What about a time series? Do the number of plots per year change?

# we first have to do a bit of summarizing
plot_sum <- dat %>%
    group_by(plot_id, year) %>%
    summarize(n()) %>%
    rename(count = 'n()')
## `summarise()` has grouped output by 'plot_id'. You can override using the
## `.groups` argument.
ggplot(plot_sum) +
    geom_line(aes(x = year, y = count, group = plot_id))

# we just used 'group', not 'color'
ggplot(plot_sum) +
    geom_line(aes(x = year, y = count, group = plot_id, color = plot_id))

# we can change the colors (we will get more into this later)
length(unique(dat$plot_id)) # how many unique plot types are there
## [1] 24
# let's use Rcolorbrewer]
#(https://cran.r-project.org/web/packages/RColorBrewer/RColorBrewer.pdf) to get new colors

#install.packages("Rcolorbrewer")
#library(RColorBrewer) # remember you have to install and load packages

# to get individual color hex codes, color-hex.com is FAB!
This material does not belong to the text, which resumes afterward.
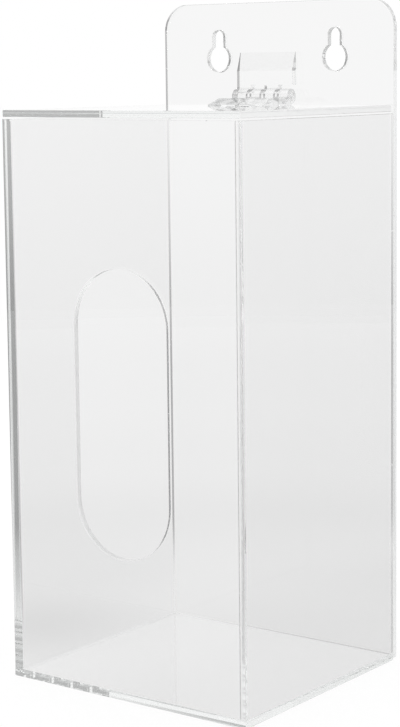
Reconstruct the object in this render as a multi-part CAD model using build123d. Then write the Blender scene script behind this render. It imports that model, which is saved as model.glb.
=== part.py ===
"""Glove dispenser of clear acrylic sheet: a wall-hung box, a hand slot in front, a lid on a butt hinge.

Millimetres, +Z up. The front faces -Y and the wall is behind, at +Y. The origin is the middle of the
footprint, at the height of the bottom panel's underside.

The five panels of the case are cemented edge to face. The front panel covers the left side panel's front
edge and butts against the right side panel. All three stand on the bottom panel, and they butt against
the tall back plate, which hangs on two screws. The lid is the only moving piece. It turns on a moulded
hinge of two leaves and a pin.
"""
import os
from math import sqrt

from build123d import *

# ---- Sheet stock ----
sheet = 3.0  # thickness of every panel

# ---- Case ----
case_width = 130.0
case_depth = 118.0  # front panel's outer face to the back plate's front face
case_height = 254.0  # bottom panel's underside to the walls' top edges

# ---- Hand slot in the front panel ----
slot_width = 50.8
slot_height = 127.0  # centred between the underside and the walls' top edges
slot_edge_radius = 0.6  # polished edge that a hand brushes past

# ---- Back plate, as wide as the case ----
plate_rise = 51.8  # top edge, above the walls' top edges
plate_foot_z = 1.0  # lower edge, above the underside of the case
plate_corner_radius = 13.0
keyhole_spacing = 66.0
keyhole_drop = 26.1  # plate's top edge to the centre of the round part, where a screw's head enters
keyhole_head_diameter = 12.7
keyhole_neck_width = 6.35
keyhole_neck_rise = 10.3  # head centre to the centre of the neck's round end

# ---- Lid ----
lid_side_inset = 0.5  # lid's edge inside the case's side
lid_wall_gap = 0.9  # lid's underside above the walls, room for its rear edge to dip as it opens
lid_rear_gap = 1.1  # lid's rear edge to the back plate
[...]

colfunc <- colorRampPalette(c("#00c913", "#000000")) 
col_list <- colfunc(24)
# this will give us 24 colors between green and black
# will look yucky, but just for show

# will have to create a factor of plot_id (one useful purpose of factors)
dat <- dat %>%
    mutate(plot_id_f = as.factor(plot_id))

plot_sum <- dat %>%
    group_by(plot_id, plot_id_f, year) %>%
    summarize(n()) %>%
    rename(count = 'n()')
## `summarise()` has grouped output by 'plot_id', 'plot_id_f'. You can override
## using the `.groups` argument.
ggplot(plot_sum) +
    geom_line(aes(x = year, y = count, group = plot_id, color = plot_id_f)) +
    scale_color_manual(values = col_list)

# Why do you think we had to turn plot_id into a factor?

a good guide to different ways to add color – we will look at some of these later. https://stackoverflow.com/questions/70942728/understanding-color-scales-in-ggplot2

Note this link takes you to stackoverflow. 99.9% of the time, you can find the answer to your coding issue there. I probably look up something on stackoverflow everyday!

Let’s look at some other types of plots.

# boxplot
ggplot(dat) +
    geom_boxplot(aes(x = species_name, y = hindfoot_length))
## Warning: Removed 3348 rows containing non-finite values (stat_boxplot).

Challenge: How would you add color to this?

ggplot(dat) +
    geom_boxplot(aes(x = species_name, y = hindfoot_length, color = species_name))
## Warning: Removed 3348 rows containing non-finite values (stat_boxplot).

Challenge: What if you want to remove the species with no data? How would you do this?

dat_no_NA <- na.omit(dat)

ggplot(dat_no_NA) +
    geom_boxplot(aes(x = species_name, y = hindfoot_length, color = species_name))

Let’s add points to our boxplot. Then we can see why it is useful to pay attention to the positioning of the dataset and the geoms.

ggplot(dat_no_NA) +
    geom_boxplot(aes(x = species_name, y = hindfoot_length, color = species_name)) +
    geom_point()
## Error in `check_required_aesthetics()`:
## ! geom_point requires the following missing aesthetics: x and y
# why do we get an error?

ggplot(dat_no_NA, 
             aes(x = species_name, y = hindfoot_length, color = species_name)) +
    geom_boxplot() +
    geom_point()

# why did we not get an error?

# let's make some of the points translucent
ggplot(dat_no_NA, 
             aes(x = species_name, y = hindfoot_length, color = species_name)) +
    geom_boxplot() +
    geom_point(alpha = 0.2)

# what if we wanted the points in the background? switch the order! ggplot is iterative
ggplot(dat_no_NA, 
             aes(x = species_name, y = hindfoot_length, color = species_name)) +
    geom_point(alpha = 0.2) +
    geom_boxplot() 

# we can 'jitter' the points so they aren't all on top of each other
ggplot(dat_no_NA, 
             aes(x = species_name, y = hindfoot_length, color = species_name)) +
    geom_jitter(alpha = 0.2) +
    geom_boxplot() 

Let’s look at pointrange. This is helpful when you want to plot error around a data point. We will have to do some data wrangling to get our data in the format we want for this plot.

point_error_dat <- dat %>%
    na.omit() %>%
    group_by(species_name) %>%
    summarise(mean_hfl = mean(hindfoot_length),
                        sd_hfl = sd(hindfoot_length),
                        lwr = mean_hfl - sd_hfl,
                        upr = mean_hfl + sd_hfl)

# plot the mean + and - 1 SD
ggplot(point_error_dat) +
    geom_pointrange(aes(x = species_name,
                                            y = mean_hfl,
                                            ymin = lwr,
                                            ymax = upr))

One cool thing in ggplot is faceting. You can easily make several plots by group.

ggplot(dat_no_NA, aes(x = weight, y = hindfoot_length)) +
    geom_point() +
    facet_wrap(~ species_name)

# there is also facet_grid, which is helpful for defining rows and columns
ggplot(dat_no_NA, aes(x = weight, y = hindfoot_length)) +
    geom_point() +
    facet_grid(sex ~ species_name)

# what do you think facet_wrap does given you see what facet_grid does?

# these are fully customizable and we will go over that later

That is it for now. Let’s move into data analysis!